Abstract. We will show that some curvature operators of Ricci (or Einstein) type are locally invertible, in some weighted Sobolev spaces on Rn, near the euclidian metric. In the smooth case, we then deduce that the image of some Riemann-Christoffel type operators are smooth submanifolds in the neighborhood of the Euclidian metric.

**15h30 Mahir Hadzic (London)** Stability problem in the dust-Einstein system with a positive cosmological constant

Abstract. The dust-Einstein system models the evolution of a spacetime containing a pressureless fluid, i.e. dust. We will show nonlinear stability of the well-known Friedman-Lemaitre-Robertson-Walker (FLRW) family of solutions to the dust-Einstein system with positive cosmological constant. FLRW solutions represent initially a quiet fluid evolving in a spacetime undergoing accelerated expansion.
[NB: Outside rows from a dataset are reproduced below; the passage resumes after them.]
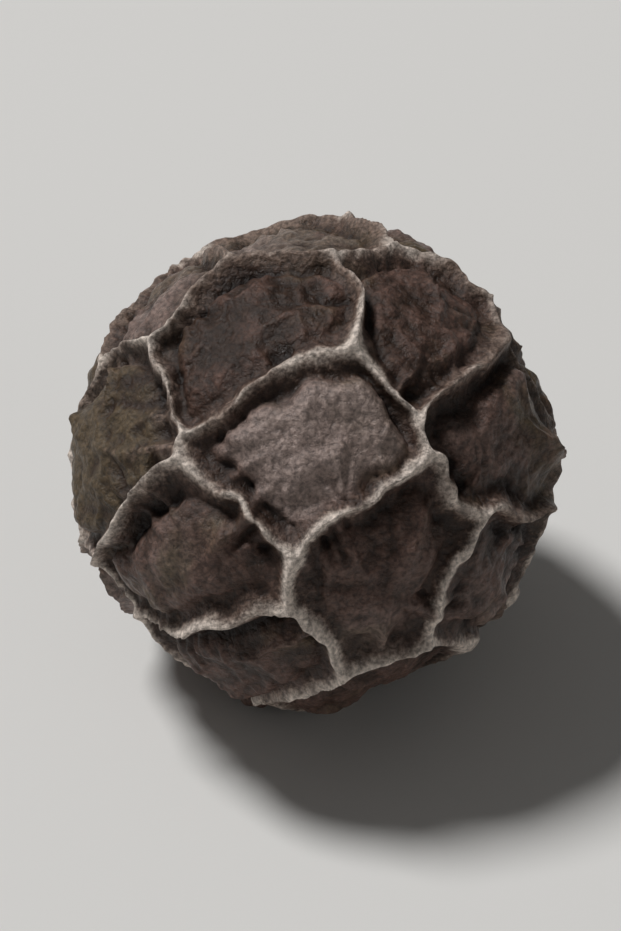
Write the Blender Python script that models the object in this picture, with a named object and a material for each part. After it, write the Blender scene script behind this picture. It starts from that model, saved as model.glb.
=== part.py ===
"""One black peppercorn, the dried fruit, at its real size, lying on the plane z = 0.

It is a ball with a sunken skin. A net of thin folds stands up from the skin, and every mesh of the
net holds a slightly domed floor. The whole surface is one formula: each direction from the middle
of the fruit gets a distance, which is the floor's radius plus what the folds, the floors, the
lumps, the scar of the stalk and the tip opposite add to it. The folds lean over a little, and the
underside is pressed to a small flat spot.
"""

from itertools import combinations
from math import cos, pi, radians, sin, sqrt

import bmesh
import bpy
import numpy as np

MM = 0.001

# Driving sizes
FLOOR_RADIUS = 2.19 * MM
FOLD_HEIGHT = 0.21 * MM
FOLD_HALF_WIDTH = 0.055 * MM
FOLD_SHARPNESS = 1.2
CREST_ROUNDING = 0.014 * MM
GROOVE_DEPTH = 0.04 * MM
GROOVE_AT = 0.155 * MM
GROOVE_HALF_WIDTH = 0.04 * MM
FLOOR_STARTS = 0.08 * MM
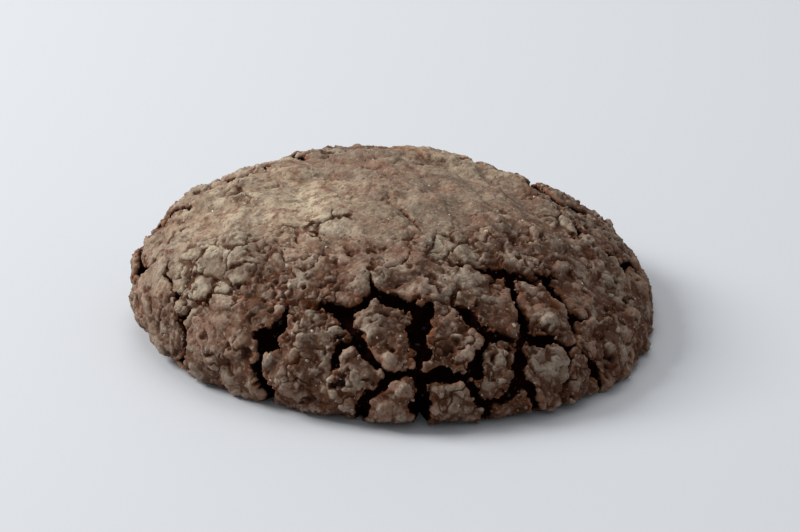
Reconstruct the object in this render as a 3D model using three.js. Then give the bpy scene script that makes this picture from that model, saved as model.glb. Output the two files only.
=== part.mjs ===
// A chocolate crinkle cookie: a low dome of cocoa dough with a flat foot, whose crust has pulled
// apart into plates as it baked. Millimetres, +Z up, the origin at the middle of the foot.
// The front, at azimuth 0, is the -Y side, and azimuths run towards +X.

import * as THREE from "three";
import { mergeVertices } from "three/addons/utils/BufferGeometryUtils.js";

// ---- The dome ----
const WIDEST_RADIUS = 30;
const WIDEST_HEIGHT = 3; // how high above the table the dough bulges furthest
const FOOT_RADIUS = 27;
const CROWN_HEIGHT = 17.5;
const DOME_POWER = 1.85; // 2 is an ellipse, less is more pointed
const FOOT_POWER = 2.2;
const LEAN = 2.5; // the left side stands this much higher than the middle, the right side lower
const PLAN_OVAL = 0.01; // share of the radius
const PLAN_THREE_LOBES = 0.025;

// ---- The crust's plates ----
// Middles of the front's plates: [azimuth in degrees, distance down the slope from the crown].
const FRONT_PLATES = {
  A: [-68, 33.5],
  B: [-44, 31],
  C: [-47, 25],
  D: [-19.5, 31],
  E: [-10, 33.5],
  F: [-20, 20.5],
  G: [-3, 28],
  H: [-2, 37.5],
  I: [12, 28.3],
  J: [10, 36.5],
  K: [26, 23.8],
  L: [21, 32],
  M: [24, 37],
  N: [39, 25.5],
  O: [32, 33],
  P: [56, 25.5],
  Q: [40, 36],
  R: [66, 33],
  S: [51, 32],
  T: [41, 16],
  U: [61, 20],
  V: [78, 25],
  W: [-77, 22.4],
  X: [-62, 27],
  Y: [3, 19],
};
// How far the front's plates have pulled apart, pair by pair. A pair that isn't named is a hairline.
const FRONT_CRACKS = {
  BD: 1.7,
  AB: 1,
  AX: 0.9,
  AW: 0.6,
  BX: 0.5,
  DG: 1.6,
  FG: 1.6,
  GY: 1.5,
  GI: 1.6,
  EG: 1.3,
  EH: 1.3,
  HI: 2,
  HJ: 2.2,
  IJ: 1.2,
  IK: 1.2,
  IL: 1.3,
  JL: 1,
  LM: 1,
  KN: 1.6,
  KT: 1.2,
  TY: 1,
  LN: 1.2,
  NO: 1.2,
  NP: 2,
  NU: 1.2,
  LO: 1.1,
  MO: 0.9,
  RS: 0.8,
  QS: 1,
  OQ: 0.6,
};
const HAIRLINE = 0.3;
const FRONT_HALF_ANGLE = 84; // the plates named above cover the front out to here
const FRONT_TOP = 12; // and up the slope to here
const PLATE_SPACING_CROWN = 8.5;
const PLATE_SPACING_FOOT = 5.6;
const PLATE_DRAWS = 4000;
const UPRIGHT = 0.75; // below 1, plates are taller than they are wide on the flank
const GAPE_LEAST = 0.35; // of a plate away from the front: two of them multiplied open a crack
const GAPE_MOST = 1.55;
const GAPE_WIDTH = 0.95;
const PLATE_STEP = 0.35; // how far a plate stands proud of the dome, or sinks in it
const STEP_BLEND = 0.5;
const SEED = 71;

// ---- The cracks between them ----
const CROWN_OPENING = 0.3; // share of a crack's width left at the crown
const OPENING_STARTS = 13; // distances down the slope
const OPENING_FULL = 23;
const WIDTH_UNEVEN = 0.22;
// Where the crust has hardly opened at all: azimuth, distance down the slope, and reach.
const CLOSED_PATCHES = [{ azimuth: -86, slope: 20, reach: 8 }];
const TAPER = 5; // over this length a crack takes on the mean width of the cracks it meets
const TYPICAL_GAP = 6; // between the middles of two plates
const NEAREST = 6; // only so many plates can reach a point
const DEPTH_PER_WIDTH = 1.5;
const DEPTH_MOST = 3.8;
const FOOT_FADE = 7.5; // a crack's notch in the foot closes over this length, inwards
const TUCK_LEAST = 0.04; // least height of the flank for each millimetre of slope above the foot's edge
const WALL_POWER = 2.4; // the higher, the steeper a crack's walls
const LIP_DROP = 0.3; // the plates round off towards a crack, for each millimetre of its width
const LIP_REACH = 1.1;
const WANDER = [
  { wave: 9, sway: 0.9 },
  { wave: 3.7, sway: 0.35 },
];

// ---- Swells and folds ----
const SWELLS = [
  { wave: 14, height: 0.5 },
  { wave: 5.5, height: 0.22 },
];
// Folds that the crust was left with on the crown: a groove with a ridge on its outer side.
const FOLDS = [
  { centre: [-12, -22], radius: 23, from: 158, to: 204, depth: 0.5, width: 1.2 },
  { centre: [-3, 2], radius: 8, from: -20, to: 95, depth: 0.35, width: 1.1 },
  { centre: [2, -9], radius: 17, from: 110, to: 200, depth: 0.7, width: 1.3 },
];
const FOLD_END = 4; // a fold fades out over this length

// ---- The mesh ----
const ICOSPHERE_DETAIL = 60; // fine enough for the cracks, and thinned out afterwards
const FOOT_SHARE = 0.3; // triangles on the foot's flat face, for each one on as much dome
const TRIANGLES = 11400;
const THIN_SHARE = 0.12; // of the edges, at most, that go in one round
const SLIVER_COST = 2e-4; // keeps facets compact where the surface is flat
const MIDDLE_HOLD = 1e-3; // how firmly a merged point keeps to the middle of its edge
const TURN_LEAST = 0.3; // cosine of the most that a facet may turn when its corner moves
const PROFILE_STEPS = 240;

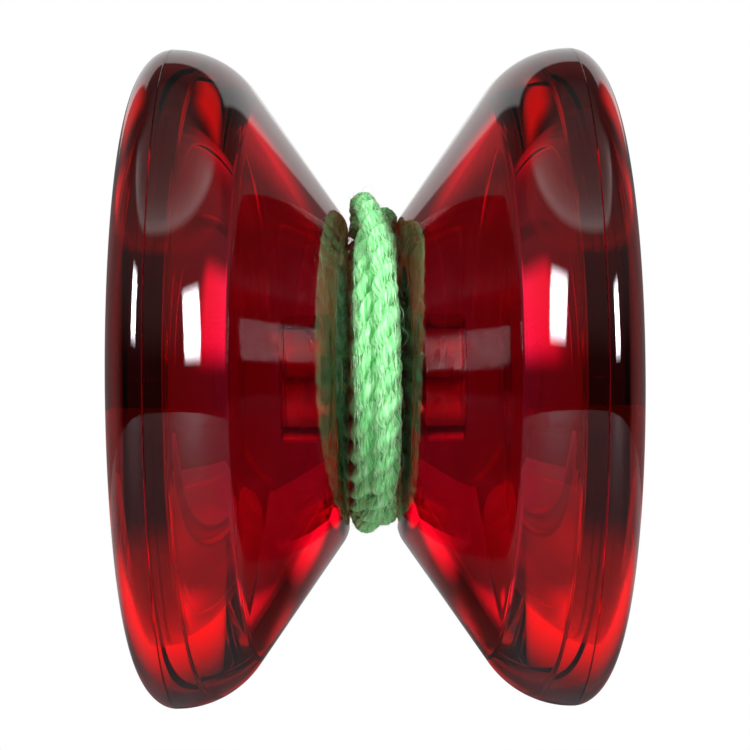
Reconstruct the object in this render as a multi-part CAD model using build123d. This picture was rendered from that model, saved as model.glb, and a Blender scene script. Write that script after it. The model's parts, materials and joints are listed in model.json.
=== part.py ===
from build123d import *
import math
import os

# Take-apart ball bearing yo-yo, wound and ready to throw.
# Frame: the axle lies along X, +Z is up, and the origin is the middle of the string gap on the axle.
# Every part of revolution is drawn as a half profile in (x, r) and turned about the X axis.

# ---- driving dimensions, millimetres ----
DIAMETER = 57.0                  # over the two rims
RIM_R = DIAMETER / 2

# outer shape of a half
HALF_GAP = 2.05                  # string gap is twice this
CONE_ANGLE = 55.2                # degrees between the flank of the V and the axle
WALL_BLEND_R = 3.0               # blend from the flat string wall into the flank
RIM_X = 16.8                     # plane of the largest diameter
RIM_BLEND_R = 8.4                # blend from the flank to the largest diameter
LIP_WIDTH = 3.35                 # elliptical roll from the largest diameter to the side
LIP_DEPTH = 5.4
LAND_OUTER_R = 24.0              # flat ring that the yo-yo rests on when it lies on its side
LIP_CHAMFER = 0.2

# cup behind the flank
WALL = 2.9                       # flank thickness
FLOOR_X = 4.5
CUP_R = 22.9
CAP_SEAT_X = 15.8
CAP_SEAT_R = 23.25
BOSS_R = 5.6
BOSS_END_X = 9.5
BOSS_CHAMFER = 0.35

# hub metalwork
AXLE_D = 4.0                     # M4 x 0.7 stud
AXLE_LENGTH = 18.0
AXLE_CHAMFER = 0.4
THREAD_CLEARANCE = 0.06
NUT_FLATS = 7.0                  # M4 hexagon nut
NUT_THICK = 3.2
NUT_X = 5.6                      # face that bears on the web of the hub
POCKET_CLEARANCE = 0.05
SPACER_POST_R = 3.135
SPACER_MID_GAP = 0.05            # the two posts stop this far short of the middle
SPACER_FLANGE_R = 4.4
SPACER_FACE_X = 2.40
SPACER_END_X = 4.0

# bearing, 6.35 x 12.7 x 4.76
BEARING_HALF = 2.38
BORE_R = 3.175
BEARING_R = 6.35
INNER_LAND_R = 4.25
OUTER_LAND_R = 5.30
PITCH_R = 4.7625
BALL_D = 1.5875
BALL_COUNT = 8
GROOVE_R = 0.84
CAGE_INNER_R = 4.42
CAGE_OUTER_R = 5.12
CAGE_HALF = 1.08
CAGE_POCKET_R = 0.86
SHIELD_SEAT_R = 5.75
SHIELD_SEAT_X = 1.86
SHIELD_INNER_R = 4.42
SHIELD_OUTER_R = 5.72
SHIELD_THICK = 0.18
CLIP_INNER_R = 5.34
CLIP_OUTER_R = 5.72
CLIP_THICK = 0.20
CLIP_SPLIT = 26.0                # degrees missing from the spring clip
RACE_CHAMFER = 0.15
SEAT_R = 6.65                    # bearing recess in each half
SEAT_X = 2.65

# response pad, a silicone ring in a groove beside the bearing
PAD_INNER_R = 7.05
PAD_OUTER_R = 9.55
PAD_FACE_X = 2.12
PAD_FLOOR_X = 2.95
PAD_SIDE_CLEARANCE = 0.05

# snap-in side cap
CAP_R = 23.15
CAP_BACK_X = 15.83
CAP_SKIRT_X = 17.2
CAP_FACE_X = 18.1
CAP_SKIRT_WALL = 1.2
CAP_DISH_R = 18.5
CAP_DISH_X = 17.6
CAP_PLATE = 1.3
CAP_EDGE = 0.3

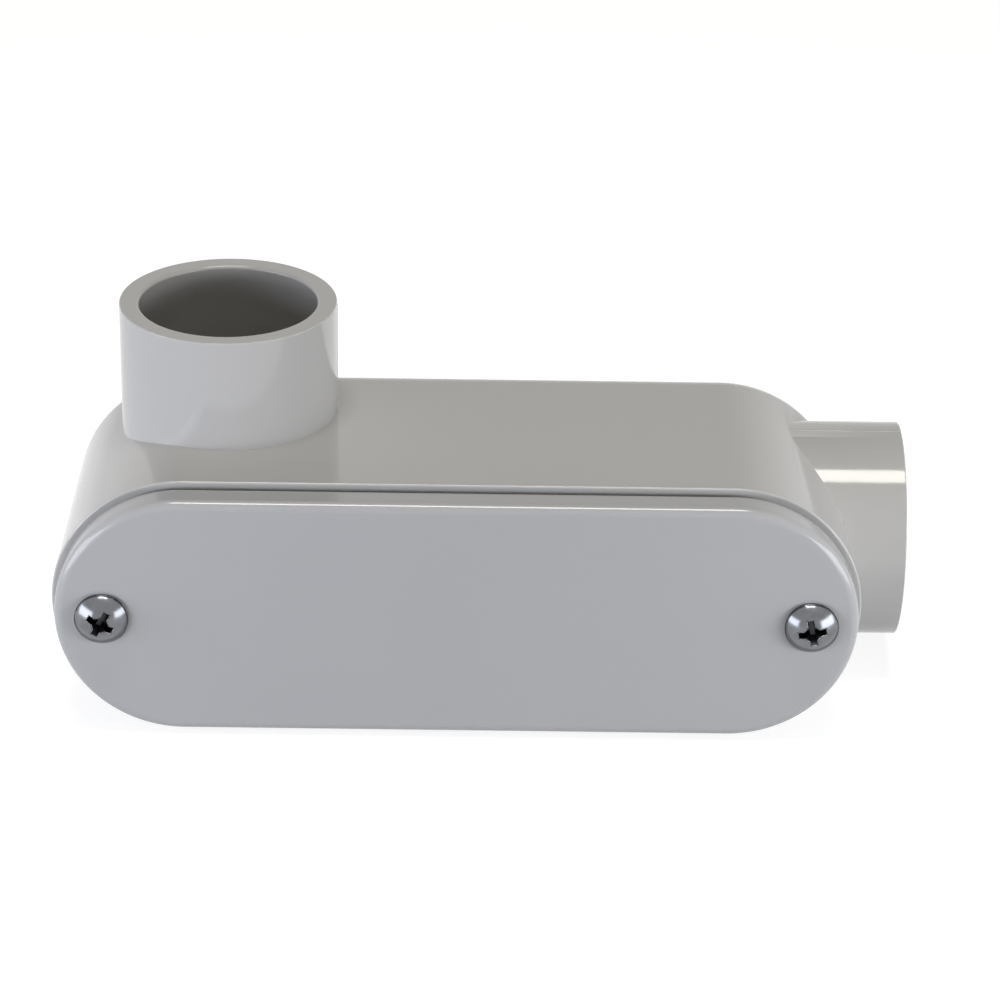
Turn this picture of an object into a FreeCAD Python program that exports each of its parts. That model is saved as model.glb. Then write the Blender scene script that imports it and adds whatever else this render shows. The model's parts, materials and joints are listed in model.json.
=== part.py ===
"""Rigid PVC conduit body of the L pattern: a long moulded housing with a socket hub
on one side and one at the far end, closed by a gasketed cover and two screws.

Millimetres, +Z up. The long axis lies along X, the cover faces -Y, the side hub
points up (+Z) and the end hub points along +X. The origin is the middle of the
overall box, on the surface that the part rests on.
"""
import FreeCAD, Part
import math
import os

# ---- conduit and sockets -------------------------------------------------------
CONDUIT_OD = 26.67          # 3/4 in trade size rigid PVC conduit
SOCKET_CLEARANCE = 0.13     # radial play round the conduit before it is cemented
SOCKET_DEPTH = 18.3         # from the hub's mouth to the stop
STOP_STEP = 2.2             # radial width of the shoulder that the conduit butts on
STOP_THICKNESS = 2.2        # wall between the end socket and the wire chamber
LEAD_IN = 0.6               # bevel of the mouth's inner edge
MOUTH_EDGE = 0.2            # bevel of the mouth's outer edge
HUB_OD = 33.0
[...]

We work in a harmonic-type coordinate system, inspired by prior works of Rodnianski and Speck on Euler-Einstein system, and Ringstrom’s work on the Einstein-scalar-field system. The main new mathematical difficulty is the additional loss of one degree of differentiability of the dust matter. To deal with this degeneracy, we commute the equations with a well-chosen differential operator and derive a family of elliptic estimates to complement the high-order energy estimates. This is joint work with Jared Speck.